> [REQUIRED WORK]
Reproduce exactly the lines of the material beneath, from the line that contains "const turn = (2 * Math.PI * k) / 12;" to the line that contains "obj.matrix_world = world", both included, and no other lines.

[Records from a data source]
+ + +
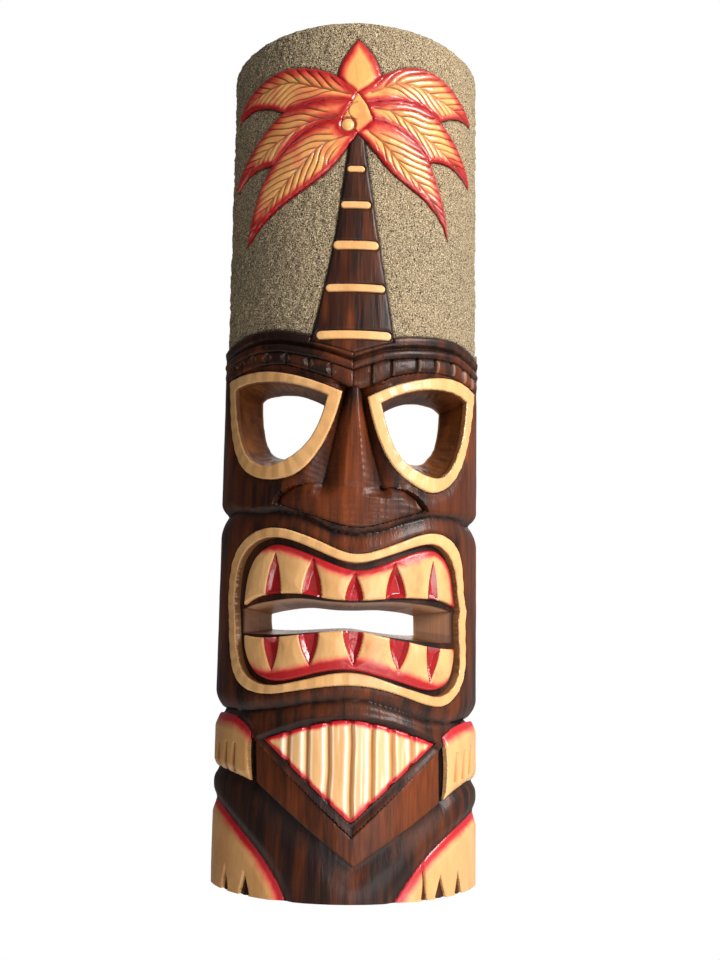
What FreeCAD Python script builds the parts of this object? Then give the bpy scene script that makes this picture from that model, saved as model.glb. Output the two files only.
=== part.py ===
import FreeCAD, Part
import math
import os

# Carved wooden tiki wall mask: one half-log carving with a sanded top,
# raised palm motif, eye and mouth openings, a hollowed back and a hanger.
# Millimetres. X to the viewer's right, front towards -Y, Z up.
# Origin on the flat back, centre line, bottom end.

HEIGHT = 500.0
LOG_RADIUS = 81.0
LOG_AXIS_Y = 23.0
HOLLOW_RADIUS = 60.0
BOTTOM_LAND = 40.0
TOP_LAND = 45.0

# Depths below the round log surface
COAT_FLOOR = 3.0
SAND_TOP = 1.4
PALM_TOP = 0.0
BAND_TOP = -0.4
BROW_TOP = 0.6
BROW_FLOOR = 5.0
RIM_TOP = 0.8
RIM_FLOOR = 3.4
MOUTH_FLOOR = 5.0
TEETH_TOP = 2.0
GUM_TOP = 3.8
NOSE_FLOOR = 9.0
SLOPE_FLOOR = 6.0
GROOVE_FLOOR = 3.5
FIGURE_FLOOR = 4.0
FIGURE_TOP = 0.3

# Hanger
STRAP_SHEET = 1.1
STRAP_WIDTH = 12.0
STRAP_HEIGHT = 26.0
RING_WIRE = 1.25
RING_CLEARANCE = 0.08
RING_RADIUS = 10.0
RING_Z = 463.0
HANGER_POCKET_Y = -6.5
HANGER_POCKET = (32.0, 36.0)
SCREW_RADIUS = 1.5
SCREW_HEAD = 3.4
SCREW_LENGTH = 15.0

os.makedirs("parts", exist_ok=True)
V = FreeCAD.Vector

# ---------------------------------------------------------------- outlines
# Each outline is a closed run of spans in (x, z): two points make a straight
# line, three or more a smooth curve. Each span starts where the last ended.

HEART_L = [(1.5, 456.0), (-1.5, 450.5)]
HEART_R = [(6.5, 449.5), (1.5, 456.0)]
BUD_L = [(1.5, 456.0), (-4.0, 460.5), (-10.0, 465.5)]
BUD_R = [(15.5, 467.0), (8.5, 461.0), (1.5, 456.0)]
UPPER_L = [(-1.5, 450.5), (-14.5, 452.0), (-29.0, 451.0), (-42.5, 449.5)]
UPPER_R = [(51.0, 448.5), (36.0, 453.5), (20.5, 452.5), (6.5, 449.5)]
MIDDLE_L = [(-7.5, 439.5), (-20.0, 438.0), (-31.5, 433.0), (-41.0, 425.5), (-48.0, 419.0)]
MIDDLE_R = [(44.5, 420.5), (37.0, 429.5), (27.5, 435.5), (19.5, 438.5), (11.0, 439.5)]
STEM_L = [(-7.5, 439.5), (2.0, 431.0)]
STEM_R = [(2.0, 431.0), (11.0, 439.5)]

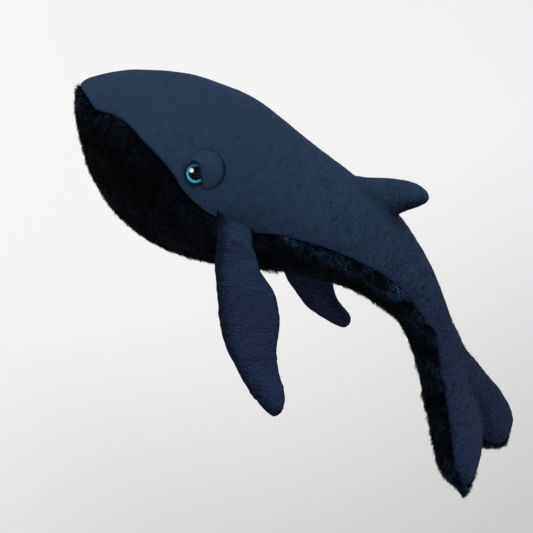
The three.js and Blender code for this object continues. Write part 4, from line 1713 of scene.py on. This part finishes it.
    def _comb(self, panel: Piece) -> None:
        """Says which way the pile leans, bends and how long it is, and where its painted sheen lies, at
        each vertex.
        """
        points, normals = places_of(panel), unit(stored(panel, "form_normal"))
        x = points[:, 0]
        back = unit(flattened((1.0, 0.0, -0.35), normals))
        up = unit(flattened((0.0, 0.0, 1.0), normals))
        seam = np.maximum(self.form.seam_height(x) - points[:, 2], 0)
        fringe = fading(seam, 4.5 * MM)[:, None]
        clump = columns(*(lumps(points, 4.5 * MM, 31 + axis) for axis in range(3)))
        swirl = columns(*(lumps(points, 22 * MM, 41 + axis) for axis in range(3)))
        lean = normals * 0.75 + back * 0.6 + up * fringe * 0.75 + clump * 0.38 + swirl * 0.3
        ends = bell(x - self.form.x_at(0.0), 7 * MM) + bell(x - self.form.x_at(1.0), 9 * MM)
        length = 1 + 0.2 * lumps(points, 8 * MM, 51) - 0.25 * ends
        store(panel, "comb", unit(lean))
        store(panel, "bend", (back * 0.9 + clump * 0.9 + swirl * 0.6) * (1.5 * MM))
        store(panel, "pile", length)
        store(panel, "glow", self._sheen_pattern(points, seam))

    def _sheen_pattern(self, points: Array, seam: Array) -> Array:
        """Painted blue sheen on the pile: below the seam, most of all along the belly.

        Args:
            points: The places as rows.
            seam: How far each lies below the seam.

        Returns:
            How strong the painted sheen is at each.
        """
        strength = np.interp(self.form.share_of(points), self.glow_shares, self.sheen_levels)
        streaks = lumps(points * (0.45, 1.0, 1.0), 6 * MM, 57)
        patches = np.clip(0.3 + 1.1 * streaks + 0.4 * lumps(points, 2.5 * MM, 58), 0, 1)
        faint = 0.1 * np.clip(lumps(points, 20 * MM, 59), 0, 1)
        return strength * patches * bell(seam, 12 * MM) + faint


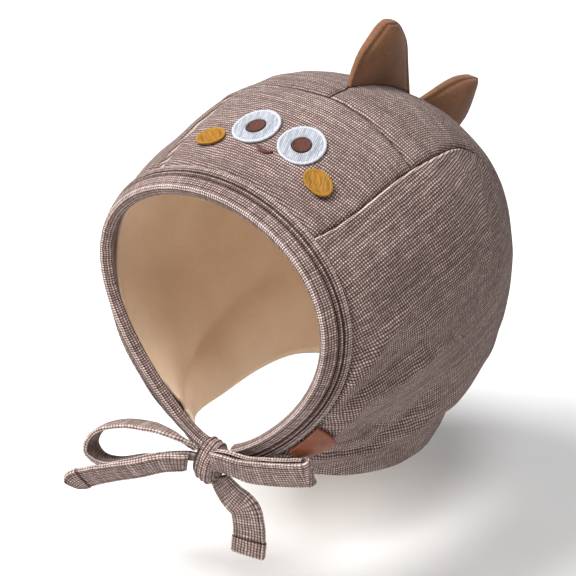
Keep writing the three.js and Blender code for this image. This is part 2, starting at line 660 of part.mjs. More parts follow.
const STRAPS = [
  ['tie_loop_left', LOOP_LEFT, LOOP_LEFT_REACH, 22],
  ['tie_loop_right', LOOP_RIGHT, LOOP_RIGHT_REACH, 22],
  ['tie_tail_left', TAIL_LEFT, TAIL_LEFT_REACH, 12],
  ['tie_tail_down', TAIL_DOWN, TAIL_DOWN_DROP, 10],
];
for (const [name, rows, reach, steps] of STRAPS) {
  const strap = strapBody(rows, reach, steps);
  addBody(name, strap.points, strap.faces, KNIT, 0.95);
}
const KNOT_SECTIONS = [
  { out: -0.5, size: 0.82 },
  { out: -0.4, size: 0.95 },
  { out: -0.15, size: 1 },
  { out: 0.15, size: 1 },
  { out: 0.4, size: 0.95 },
  { out: 0.5, size: 0.82 },
];
const knotTurn = new THREE.Euler(
  THREE.MathUtils.degToRad(-15),
  THREE.MathUtils.degToRad(KNOT_LEAN),
  0,
);
const knotSections = KNOT_SECTIONS.map(({ out, size }) => {
  const ring = [];
  for (let k = 0; k < 12; k++) {
    const turn = (2 * Math.PI * k) / 12;
    const y = (KNOT_DEPTH / 2) * size * Math.cos(turn);
    const z = (KNOT_HEIGHT / 2) * size * Math.sin(turn);
    ring.push(new THREE.Vector3(out * KNOT_LENGTH, y, z).applyEuler(knotTurn).add(knotCentre));
  }
  return ring;
});
const knot = tubeBody(knotSections);
addBody('tie_knot', knot.points, knot.faces, KNIT, 0.95);

export default hat;
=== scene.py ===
import math

import bmesh
import bpy
import numpy as np
from mathutils import Matrix, Vector


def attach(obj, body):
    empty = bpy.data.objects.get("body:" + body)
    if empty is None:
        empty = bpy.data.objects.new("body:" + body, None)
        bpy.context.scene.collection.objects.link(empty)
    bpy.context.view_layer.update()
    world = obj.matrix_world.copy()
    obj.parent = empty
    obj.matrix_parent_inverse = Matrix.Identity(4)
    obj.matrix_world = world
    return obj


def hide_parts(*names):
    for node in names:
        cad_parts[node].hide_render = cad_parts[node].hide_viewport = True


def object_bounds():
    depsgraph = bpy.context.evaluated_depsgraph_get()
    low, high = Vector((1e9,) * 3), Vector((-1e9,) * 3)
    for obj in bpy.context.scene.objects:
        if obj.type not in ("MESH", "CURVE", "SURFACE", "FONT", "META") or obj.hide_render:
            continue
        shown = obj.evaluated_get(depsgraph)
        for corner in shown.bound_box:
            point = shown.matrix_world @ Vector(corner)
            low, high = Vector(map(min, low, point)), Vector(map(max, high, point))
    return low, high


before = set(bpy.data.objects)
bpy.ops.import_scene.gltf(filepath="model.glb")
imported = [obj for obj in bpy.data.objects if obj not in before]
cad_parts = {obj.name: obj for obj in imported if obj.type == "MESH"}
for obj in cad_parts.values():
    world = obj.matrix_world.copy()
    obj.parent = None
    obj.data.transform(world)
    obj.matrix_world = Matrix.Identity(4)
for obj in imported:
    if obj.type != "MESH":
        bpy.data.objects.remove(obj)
CAD_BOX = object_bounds()

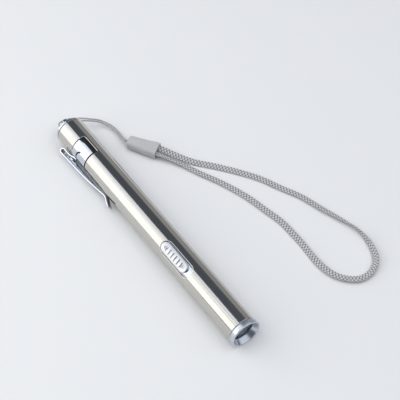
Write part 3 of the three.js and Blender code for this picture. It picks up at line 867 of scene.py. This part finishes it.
class PENLIGHT_OT_lanyard(bpy.types.Operator):
    """The string through the tail eye, the flat wrist strap and the silicone sleeve that joins them"""

    bl_idname = "penlight.lanyard"
    bl_label = "Lanyard"

    def execute(self, context):
        sizes, colours = settings(context)
        tree = braid_tree()
        yarn = finish("yarn", braid_yarn, tuple(colours.yarn), "Braided polyester yarn")

        points, length = smooth_route(STRING_ROUTE, 0.15)
        string = made_by(tree, "lanyard_string_piece", points * MM, [0] * len(points), {
            "Half Width": sizes.string_diameter / 2, "Half Height": sizes.string_diameter / 2,
            "Strands": 3.0, "Pitch": 0.9 * MM, "Relief": 0.1 * MM, "Sides": 18, "Material": yarn,
        })
        finish_piece(string, "barrel", "grey_braid", yarn, "lanyard_string")

        points, strap_length = smooth_route(STRAP_ROUTE, 0.2)
        rolls = [math.radians(r) for r in points[:, 3]]
        strap = made_by(tree, "lanyard_strap_piece", points[:, :3] * MM, rolls, {
            "Half Width": sizes.strap_width / 2, "Half Height": sizes.strap_thickness / 2,
            "Strands": float(sizes.strap_strands), "Pitch": sizes.strap_pitch,
            "Relief": sizes.strand_relief, "Sides": 48, "Material": yarn,
        })
        finish_piece(strap, "barrel", "grey_braid", yarn, "lanyard_strap")

        sleeve = self.sleeve()
        rubber = finish("silicone", soft_silicone, tuple(colours.silicone))
        finish_piece(sleeve, "barrel", "silicone", rubber, "lanyard_bead")
        return {"FINISHED"}

    def sleeve(self):
        """Soft and rounded at the string's end, wider and cut square at the strap's."""
        start, end = Vector(SLEEVE["start"]), Vector(SLEEVE["end"])
        length = (end - start).length
        along = (end - start) / length
        count = 56

        def ring(x, wide, tall, power):
            points = []
            for i in range(count):
                a = i / count * 2 * math.pi
                c, s = math.cos(a), math.sin(a)
                u = wide * math.copysign(abs(c) ** (2 / power), c)
                v = tall * math.copysign(abs(s) ** (2 / power), s)
                points.append(Vector((
                    start.x + along.x * x - along.y * u,
                    start.y + along.y * x + along.x * u,
                    SLEEVE["height"] + v,
                )) * MM)
            return points

        # The string's hole, from inside the sleeve out to the nose.
        rings = [
            ring(2.6, 0.95, 0.5, 2.0), ring(1.2, 0.95, 0.5, 2.0), ring(0.6, 1.0, 0.55, 2.0),
            ring(0.4, 1.15, 0.7, 2.0),
        ]
        for i in range(11):
            a = i / 10 * math.pi / 2
            side = math.sin(a) ** 0.65
            x = 0.35 + 1.35 * (1 - math.cos(a))
            rings.append(ring(x, 1.5 + 1.45 * side, 1.05 + 1.45 * side, 2.3 + 0.3 * side))
        for i in range(1, 15):
            t = i / 14
            x = 1.7 + (length - 1.9) * t
            # The wall draws in slightly where the doubled strap starts inside it.
            waist = -0.06 * math.exp(-((x - 7.0) / 2.6) ** 2)
            rings.append(ring(x, 2.95 + 0.75 * t + waist, 2.5 + 0.13 * t + waist, 2.6 + 0.5 * t))
        # The square end, and the flat hole that the doubled strap goes into.
        for back, wide, tall, power in (
            (0.08, 3.66, 2.6, 3.1), (0.02, 3.6, 2.54, 3.1), (0, 3.5, 2.45, 3.1), (0, 3.28, 1.35, 4.0),
            (0.06, 3.14, 0.98, 4.5), (0.25, 3.08, 0.93, 4.5), (2.6, 3.05, 0.9, 4.5),
        ):
            rings.append(ring(length - back, wide, tall, power))
        return loft("lanyard_sleeve_piece", rings, crisp=50)


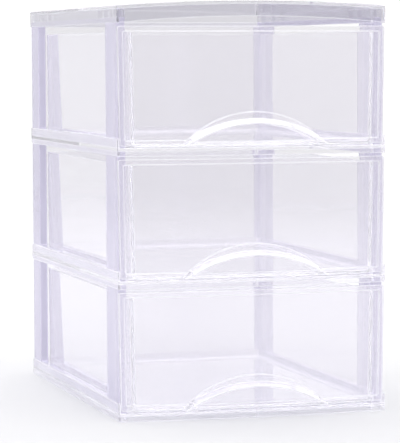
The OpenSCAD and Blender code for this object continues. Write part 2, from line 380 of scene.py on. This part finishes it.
+ + +
> [SOLUTION TO THE PROBLEM]
    const turn = (2 * Math.PI * k) / 12;
    const y = (KNOT_DEPTH / 2) * size * Math.cos(turn);
    const z = (KNOT_HEIGHT / 2) * size * Math.sin(turn);
    ring.push(new THREE.Vector3(out * KNOT_LENGTH, y, z).applyEuler(knotTurn).add(knotCentre));
  }
  return ring;
});
const knot = tubeBody(knotSections);
addBody('tie_knot', knot.points, knot.faces, KNIT, 0.95);

export default hat;
=== scene.py ===
import math

import bmesh
import bpy
import numpy as np
from mathutils import Matrix, Vector


def attach(obj, body):
    empty = bpy.data.objects.get("body:" + body)
    if empty is None:
        empty = bpy.data.objects.new("body:" + body, None)
        bpy.context.scene.collection.objects.link(empty)
    bpy.context.view_layer.update()
    world = obj.matrix_world.copy()
    obj.parent = empty
    obj.matrix_parent_inverse = Matrix.Identity(4)
    obj.matrix_world = world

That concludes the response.